Because of "spoofed" robocalls, Americans often look at the caller ID information on their phones and are tricked into thinking that the call is from someone in their community—even if it's a robocall from another country. But thanks to caller ID authentication technology known as STIR/SHAKEN, phone companies can verify the accuracy of the caller ID information that is transmitted with a call. Widespread implementation of this technology would help phone companies identify calls with illegally spoofed caller ID information before those calls reach their customers' phones. In other words, you'd have a lot more peace of mind when you pick up the phone.

Last year, I demanded that major phone companies voluntarily deploy STIR/SHAKEN, and a number of them did. But it's clear that FCC action is now needed to spur across-the-board deployment of this important technology. At our March meeting, the Commission will therefore vote on new rules requiring implementation of STIR/SHAKEN by June 30, 2021, a deadline set forth in the TRACED Act, which was recently passed by Congress. Under my proposal, the FCC would also seek public input on additional measures to combat spoofed robocalls, including other measures to implement the TRACED Act.

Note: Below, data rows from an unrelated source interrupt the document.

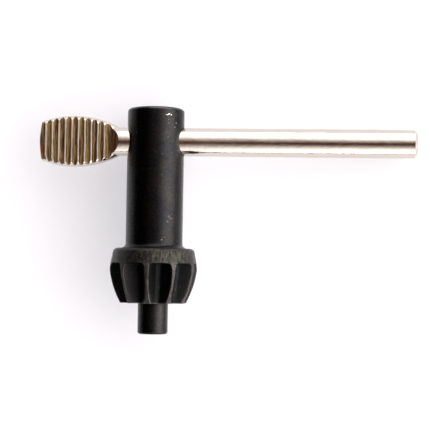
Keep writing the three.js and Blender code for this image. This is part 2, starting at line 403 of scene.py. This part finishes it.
def black_oxide(name, finishes, grain=0.6, turning=0.5, rubbed=0.0, chips=()):
    """Black oxide over steel: olive bloom, grain, specks, rubbed places, and bare metal at chips.

    The coating is dark and metallic, so its base colour tints what it reflects. rubbed, from 0 to 1,
    is how worn it is outside the tooth gaps, and a piece with no depth field counts as all outside.
    With rubbed set, the tooth gaps also get painted shade, darker the deeper they are.
    """
    finish = Finish(name)
    bloom = finish.ramp(finish.noise(0.30, detail=4), 0.40, 0.68)
    mottle = finish.noise(1.9, detail=5, roughness=0.75)
    cloud = (bloom * 0.55 + finish.ramp(mottle, 0.42, 0.70) * 0.45).clamped()
    base = finish.mix(cloud, finishes.oxide, finishes.oxide_bloom)
    grit = finish.noise(6.0, detail=4, roughness=0.8)
    base = finish.mix(finish.ramp(grit, 0.60, 0.34) * 0.45, base, [c * 0.3 for c in finishes.oxide])
    edge_noise = finish.noise(2.6, detail=4, roughness=0.7)
    if rubbed:
        depth = finish.field("depth")
        height = finish.node("ShaderNodeSeparateXYZ", output=1, Vector=finish.position())
        collar = finish.ramp(height, PinionShape.tooth_top - 0.2, PinionShape.tooth_top + 0.2)
        brushed = finish.noise(1.5, stretch=(1.8, 0.35, 1.8), detail=5, roughness=0.7)
        pebbled = finish.noise(3.4, detail=4, roughness=0.75)
        patchy = finish.ramp(brushed * collar + pebbled * (1 - collar), 0.42, 0.58)
        sheen = finish.mix(collar, finishes.rubbed_land, finishes.rubbed_collar)
        shown = (1 - finish.ramp(depth, 0.02, 0.14)) * patchy * rubbed
        base = finish.mix(shown, base, sheen)
        # Painted shade: the tooth gaps darken the deeper they are, down to a fraction of the oxide's
        # colour.
        base = finish.mix(finish.ramp(depth, 0.05, 0.55) * 0.55, base, [c * 0.4 for c in finishes.oxide])
    speck = finish.ramp(finish.noise(3.3, detail=1), 0.755, 0.785)
    dust = finish.ramp(finish.noise(8.0, detail=2), 0.69, 0.77)
    worn = finish.ramp(finish.field("edge") * 0.72 + edge_noise * 0.5, 0.70, 1.02)
    bare = (speck * 0.3).larger(worn * 0.10).larger(dust * (0.12 + 0.10 * rubbed))
    if rubbed:
        scratch = finish.noise(2.6, stretch=(2.2, 0.25, 2.2), detail=3)
        bare = bare.larger(finish.ramp(scratch, 0.62, 0.72) * collar * 0.16)
    ragged = finish.ramp(finish.noise(5.0, detail=3, roughness=0.7), 0.44, 0.52)
    for centre, radii, strength in chips:
        bare = bare.larger(finish.spot(centre, radii) * ragged * strength)
    base = finish.mix(bare.clamped(), base, finishes.bare_steel)
    micro = finish.noise(7.0, detail=5, roughness=0.7)
    rings = finish.noise(3.2, stretch=(0.02, 1, 0.02), detail=3)
    normal = finish.bump(micro * grain + rings * turning, 0.05)
    rough = (0.18 + micro * 0.12 + mottle * 0.08 + rubbed * 0.06).clamped()
    return finish.surface(Base_Color=base, Metallic=1.0, Roughness=rough, Normal=normal)


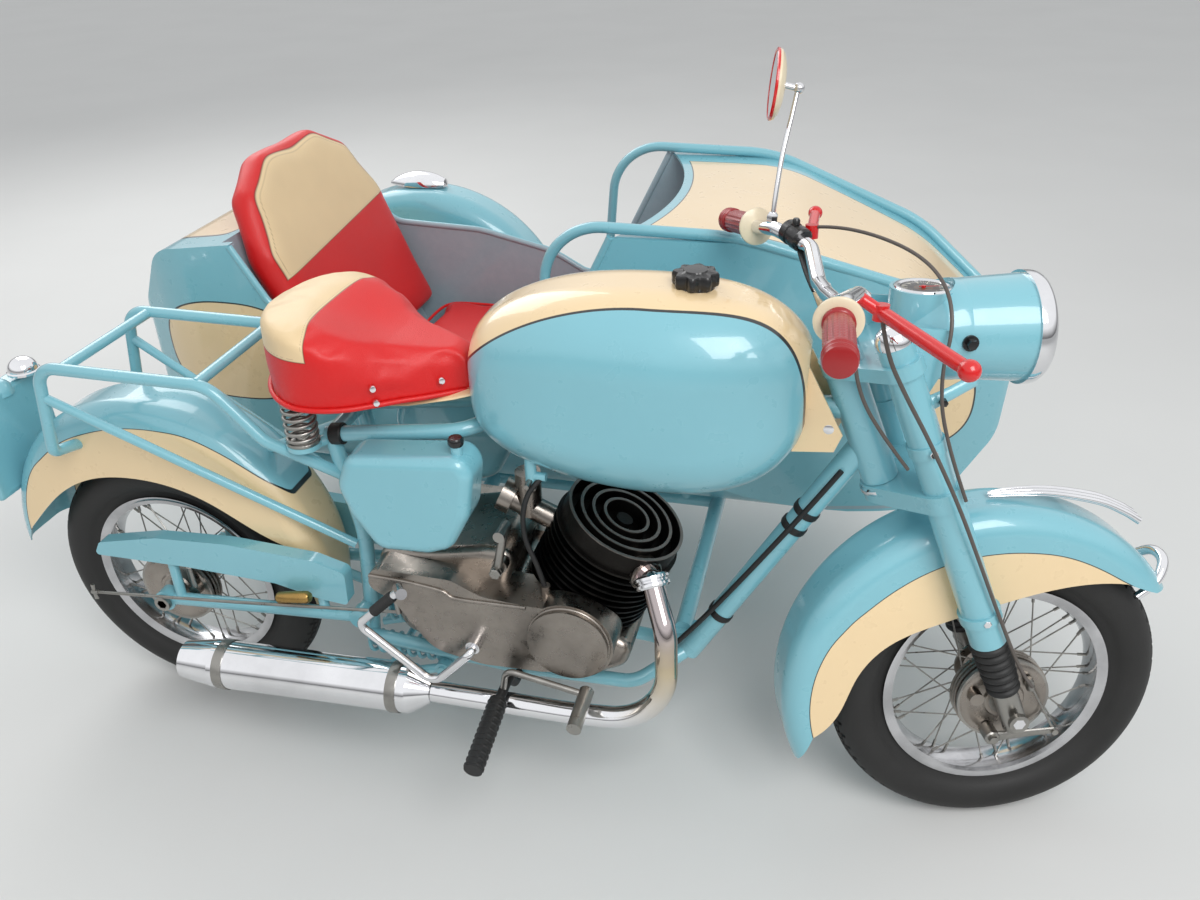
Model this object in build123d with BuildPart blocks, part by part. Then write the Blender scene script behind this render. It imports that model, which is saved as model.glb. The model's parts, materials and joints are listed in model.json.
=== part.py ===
from build123d import *
import math
import os

# A light motorcycle of the 1950s with a one-place sidecar on its left side.
# Millimetres. While it is drawn, X points forward, Y to the left and Z up, the
# motorcycle's middle plane is y = 0 and x = 0 is half-way between its axles.
# Every piece is moved at the end, so that the rig stands centred on the origin.

# Rig
RIG_CENTRE = (-48, 395)          # middle of the whole rig's footprint
WHEELBASE = 1440
SIDECAR_TRACK = 1080             # motorcycle's middle plane to sidecar wheel
SIDECAR_LEAD = 80                # sidecar wheel ahead of the rear wheel
GROUND = 0

# Wheels
TYRE_RADIUS = 260
TYRE_WIDTH = 78
RIM_FLANGE_RADIUS = 180
RIM_BED_RADIUS = 168
RIM_BASE_RADIUS = 160
RIM_CHANNEL = 48                 # between the flanges
BEAD_HALF = 19.5                 # the tyre's foot, so that its sides clear the flanges
RIM_FLANGE = 4
AXLE_RADIUS = 8
AXLE_PLAY = 0.05
HUB_RADIUS = 24
DRUM_RADIUS = 74
SPOKE_RADIUS = 1.8
SPOKES_A_SIDE = 9

# Steering
RAKE = 22                        # degrees from upright
YOKE_OFFSET = 60                 # steering axis to fork legs, at right angles
STEER_REST = 18                  # turned to the left, as it stands
LEG_HALF_SPACING = 88
FORK_TUBE_RADIUS = 24
LOWER_TUBE_RADIUS = 27
TUBE_FOOT = 143                  # lower end of the fork's tubes, along the axis
FRONT_GUARD_HALF = 60
STEM_RADIUS = 15
HEAD_RADIUS = 27
HEAD_BOTTOM = 420                # along the steering axis from the axle's level
HEAD_TOP = 600

# Frame
MAIN_TUBE = 19
RAIL_TUBE = 13
SEAT_RAIL_HALF = 55

# Sidecar body
BODY_MIDDLE = 615                # its middle plane, from the motorcycle's
BODY_HALF = 285
BODY_FLOOR = 300
BODY_WALL = 6
CHASSIS_Z = 258
CHASSIS_TUBE = 15
RIM_BEAD = 7
RAIL_RADIUS = 10

os.makedirs("parts", exist_ok=True)

REAR_AXLE = Vector(-WHEELBASE / 2, 0, TYRE_RADIUS)
SIDECAR_AXLE = Vector(-WHEELBASE / 2 + SIDECAR_LEAD, SIDECAR_TRACK, TYRE_RADIUS)
RAKE_SIN = math.sin(math.radians(RAKE))
RAKE_COS = math.cos(math.radians(RAKE))
STEER_SIN = math.sin(math.radians(STEER_REST))
STEER_COS = math.cos(math.radians(STEER_REST))

# Turning the raked steering leans the wheel and lowers its centre a little.
# The axle's height makes up for both, so that the turned tyre meets the ground.
TYRE_CROWN = TYRE_WIDTH / 2
LEAN_SIN = RAKE_SIN * STEER_SIN
LEANT_RADIUS = (TYRE_RADIUS - TYRE_CROWN) * math.sqrt(1 - LEAN_SIN ** 2) + TYRE_CROWN
TURN_DROP = YOKE_OFFSET * RAKE_SIN * (1 - STEER_COS)
FRONT_AXLE = Vector(WHEELBASE / 2, 0, LEANT_RADIUS + TURN_DROP)

# The steering plane: local x forward from the axis, local y left, local z up it
STEER_ORIGIN = FRONT_AXLE - Vector(YOKE_OFFSET * RAKE_COS, 0, YOKE_OFFSET * RAKE_SIN)
STEER_UP = Vector(-RAKE_SIN, 0, RAKE_COS)
STEER_PLANE = Plane(origin=STEER_ORIGIN, x_dir=(RAKE_COS, 0, RAKE_SIN), z_dir=STEER_UP)
STEER_AXIS = Axis(STEER_ORIGIN, STEER_UP)
TO_RIG = Location((-RIG_CENTRE[0], -RIG_CENTRE[1], GROUND))


def finish(name, piece, steered=False):
    """Turns a steered piece to its rest angle, sets any piece in the rig and writes it."""
    if steered:
        piece.part = piece.part.rotate(STEER_AXIS, STEER_REST)
    piece.part = piece.part.moved(TO_RIG)
    piece.part.label = name
    export_step(piece.part, "parts/" + name + ".step")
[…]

At our March meeting, we are looking not only to spur the deployment of new technologies to make phone service more consumer-friendly, but also to get outdated and unnecessary telephone regulations off the books. In light of the multitude of options that American consumers now have for voice service, I'm proposing to examine whether certain pricing and tariffing regulations that the FCC imposed on incumbent phone companies when they held a monopoly on local telephone service still make sense today. Specifically, I've circulated a proposal to deregulate and detariff what I'm calling "Telephone Access Charges," which are the last handful of interstate end-user charges that remain subject to FCC regulation. Under this proposal, the FCC would also prohibit all carriers from separately listing these charges—an alphabet soup of charges like the Subscriber Line Charge, the Access Recovery Charge, the Presubscribed Interexchange Carrier Charge, the Line Port Charge, and the Special Access Surcharge—on customers' bills. Eliminating these line-item charges would make it easier for consumers to understand their phone bills and compare prices among voice service providers as well as help ensure that a carrier's advertised prices are closer to the prices that consumers actually pay.

We will be rounding out our March agenda with a trio of items from our Media Bureau.

The first is a proposal to make it easier for broadcast TV stations to use a distributed transmission system, or DTS. DTS uses multiple transmitter sites within a station's authorized service area, each operating on the same channel, in order to provide better service to the public. Among its benefits, DTS technology makes it easier to serve hard-to-reach viewers, improves indoor and mobile reception, and uses TV spectrum more efficiently. As the discerning reader may recall, the FCC majority allowed and encouraged the broadcast television industry to innovate by developing and deploying the next generation broadcast television standard (ATSC 3.0)—essentially an Internet Protocol-based broadcast technology that could deliver richer video content on more devices for consumers. That deployment is now on our doorstep, with broadcasters announcing plans to, by the end of 2020, activate ATSC 3.0 stations in the largest 40 TV markets and release 20 ATSC 3.0 compatible TV models in stores. But there are concerns that the Commission's current rules inhibit expanded DTS deployments with the new standard. I've circulated a Notice of Proposed Rulemaking, based on a proposal by America's Public Television Stations and the National Association of Broadcasters, that seeks comment on whether and, if so, how to modify the DTS rules to ensure that broadcasters planning to deploy ATSC 3.0 are able to use DTS effectively. Specifically, we would look at amending the Commission's rules to permit, within certain limits, DTS signals to spill over beyond a station's authorized service area by more than the currently allowed "minimal amount."

Next up, we'll consider a proposal to change the Commission's rules governing the resolution of program carriage disputes between video programming vendors and multichannel video programming distributors (MVPDs). We propose modifications to time-limit requirements for filing complaints and effective dates for decisions by our Administrative Law Judge, which are designed to provide additional clarity to both potential complainants and defendants, as well as adjudicators. We are also seeking to harmonize our rules, where possible, for the resolution of program carriage, program access, retransmission consent, and open video system (OVS) complaints in these areas. I am optimistic that these changes would help ensure an expeditious program access, program carriage, retransmission consent, and OVS complaint process.

Finally, we'll take up a Notice of Proposed Rulemaking to examine modernizing the methodology for determining whether a television broadcast station is "significantly viewed" in a community outside of its local television market and thus may be treated as a local station in that community for broadcast signal carriage purposes. Our significantly viewed stations rules currently rely on market survey data from Nielsen. However, it appears as though Nielsen's survey systems no longer align with our rules, making it difficult to demonstrate that a station is significantly viewed. In some markets, this data is not even available, making it difficult, if not impossible, to meet the standard. Given marketplace changes since the current process for determining a station's significantly viewed status was adopted nearly 50 years ago, this NPRM examines whether this process has become outdated or overly burdensome, particularly for smaller entities, and if so, what changes we should make to our rules.

Unfortunately, I can't do anything about the hour of sleep people lost this past weekend, but I can say that the Commission is moving forward with multiple proposals to provide relief from outdated regulations and, more important, unwanted robocalls.